- _PROBLEM REQUIREMENTS_: Give the data again exactly, from its opening line through the line in which "CUT_SHOULDER_R = 8.0" appears.

┌──

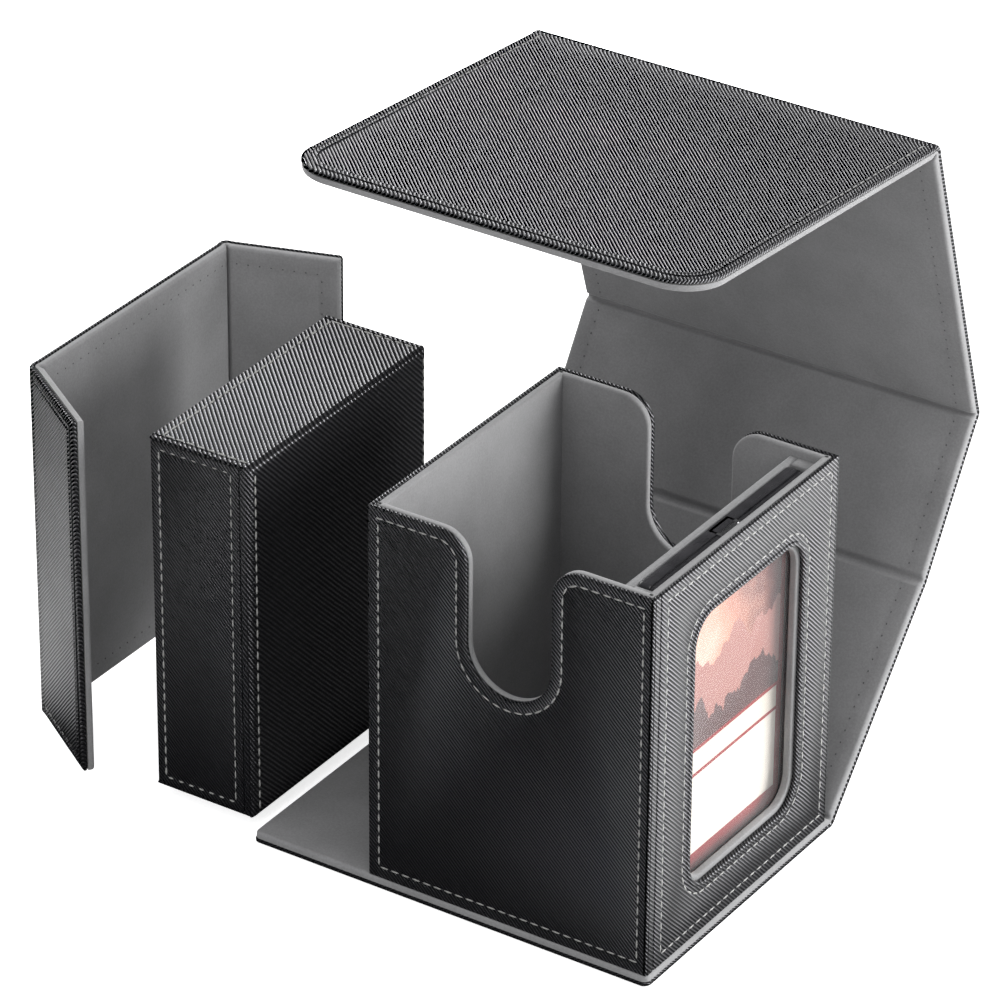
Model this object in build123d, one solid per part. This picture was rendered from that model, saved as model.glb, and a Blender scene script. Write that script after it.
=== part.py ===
"""Card deck box with a fold-over lid, a card compartment with a display window, a dice tray and its cover.

Everything is made of laminated panels: a greyboard core, leather on the outside and grey lining inside.
X runs along the front, Y from front to back and Z up. The origin is the centre of the base's underside.
The lid stands open, and the tray and its cover stand pulled off to the left of their places.
"""
import os
from math import cos, radians, sin

from build123d import *

os.makedirs("parts", exist_ok=True)

# The three layers of every panel
SKIN_T = 0.7
BOARD_T = 2.0
LINING_T = 0.6
PANEL_T = SKIN_T + BOARD_T + LINING_T

# Folds: each crease is a leather roll as thick as a panel, and the panels stop a little short of it
ROLL_R = PANEL_T / 2
FOLD_GAP = 0.3
FOLD_REACH = ROLL_R + FOLD_GAP

# Card compartment: the room for the stack of sleeved cards, and the corners of its walls
STACK_WIDTH = 65.7
CORNER_R = 0.8

# Finger cut in the front and back walls: straight sides, round bottom, rounded shoulders
CUT_WIDTH = 24.0
CUT_DEPTH = 41.0
CUT_SHOULDER_R = 8.0

# Display window in the right wall, with what is left of the wall below and above it, how much of the case
# it covers at each side, and the narrow lining lip inside it
WINDOW_SILL = 14.0
WINDOW_HEAD = 15.0
WINDOW_COVERS = 9.7
WINDOW_R = 8.0
WINDOW_OFFSET = 1.5
WINDOW_LIP = 1.2

# Rigid card case that stands in the slot behind the window, and the card in it
CASE_SIDE_MARGIN = 3.2
CASE_END_MARGIN = 5.5
CASE_T = 5.8
CASE_BACK_T = 3.0
CASE_FRAME_W = 4.5
CASE_R = 2.0
CASE_CLEARANCE = 0.3
CASE_SEAT_GAP = 0.1
LATCH_SIZE = (5.0, 9.0, 0.8)
CARD_WIDTH = 63.0
CARD_HEIGHT = 88.0
CARD_T = 0.4
CARD_R = 3.0
CARD_CLEARANCE = 0.2
DIVIDER_T = 2.4
DIVIDER_DROP = 2.0
SPACER_LENGTH = 3.7
SPACER_SILL = 3.9

# Base panel and the room around what stands on it
EDGE_MARGIN = 0.5
BASE_CORNER_R = 2.0
DOCK_GAP = 0.3

# Lid: four panels in a chain from the base's back edge, with its rest angles measured up from +Y
LID_TOP_GAP = 1.15
LID_FRONT_GAP = 0.45
FLAP_FLOOR_GAP = 0.6
BACK_LOWER_LENGTH = 65.0
FLAP_CORNER_R = 12.0
BACK_LOWER_ANGLE = 49.0
BACK_UPPER_ANGLE = 58.2
LID_TOP_ANGLE = 107.8
FRONT_FLAP_ANGLE = 175.4

# Dice tray: a shallow box, open on its left side
TRAY_DEPTH = 30.5
TRAY_TOP_DROP = 4.2
TRAY_EDGE_R = 1.5
TRAY_SEAM_INSET = 3.5
TRAY_SEAM_W = 0.4
TRAY_STAND_OFF = 2.0

# Tray cover: a middle panel with a flap at the front and at the back
COVER_RISE = 1.0
COVER_FLAP_MARGIN = 0.95
COVER_PULL_LEFT = 41.9
COVER_PULL_BACK = 14.2
COVER_FRONT_SPLAY = 34.0
COVER_BACK_SPLAY = 19.0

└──

- _WRITTEN SOLUTION_:
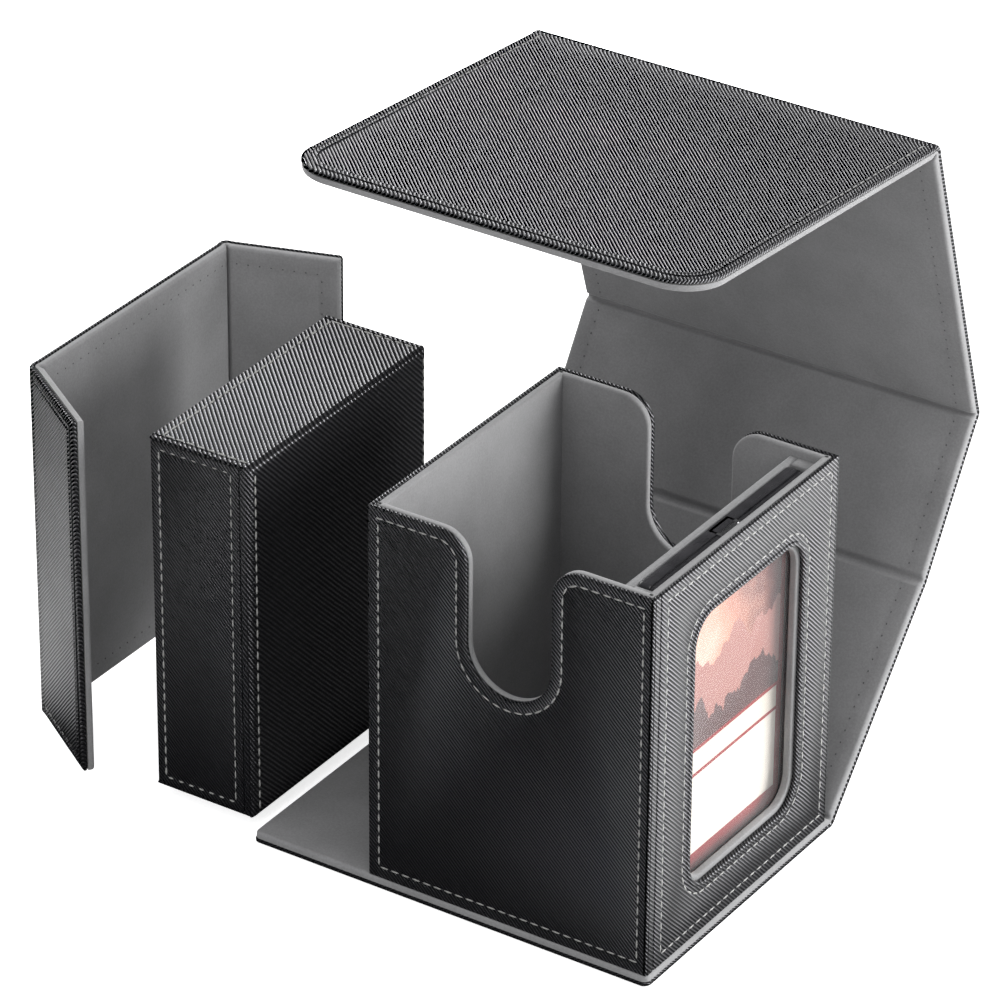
Model this object in build123d, one solid per part. This picture was rendered from that model, saved as model.glb, and a Blender scene script. Write that script after it.
=== part.py ===
"""Card deck box with a fold-over lid, a card compartment with a display window, a dice tray and its cover.

Everything is made of laminated panels: a greyboard core, leather on the outside and grey lining inside.
X runs along the front, Y from front to back and Z up. The origin is the centre of the base's underside.
The lid stands open, and the tray and its cover stand pulled off to the left of their places.
"""
import os
from math import cos, radians, sin

from build123d import *

os.makedirs("parts", exist_ok=True)

# The three layers of every panel
SKIN_T = 0.7
BOARD_T = 2.0
LINING_T = 0.6
PANEL_T = SKIN_T + BOARD_T + LINING_T

# Folds: each crease is a leather roll as thick as a panel, and the panels stop a little short of it
ROLL_R = PANEL_T / 2
FOLD_GAP = 0.3
FOLD_REACH = ROLL_R + FOLD_GAP

# Card compartment: the room for the stack of sleeved cards, and the corners of its walls
STACK_WIDTH = 65.7
CORNER_R = 0.8

# Finger cut in the front and back walls: straight sides, round bottom, rounded shoulders
CUT_WIDTH = 24.0
CUT_DEPTH = 41.0
CUT_SHOULDER_R = 8.0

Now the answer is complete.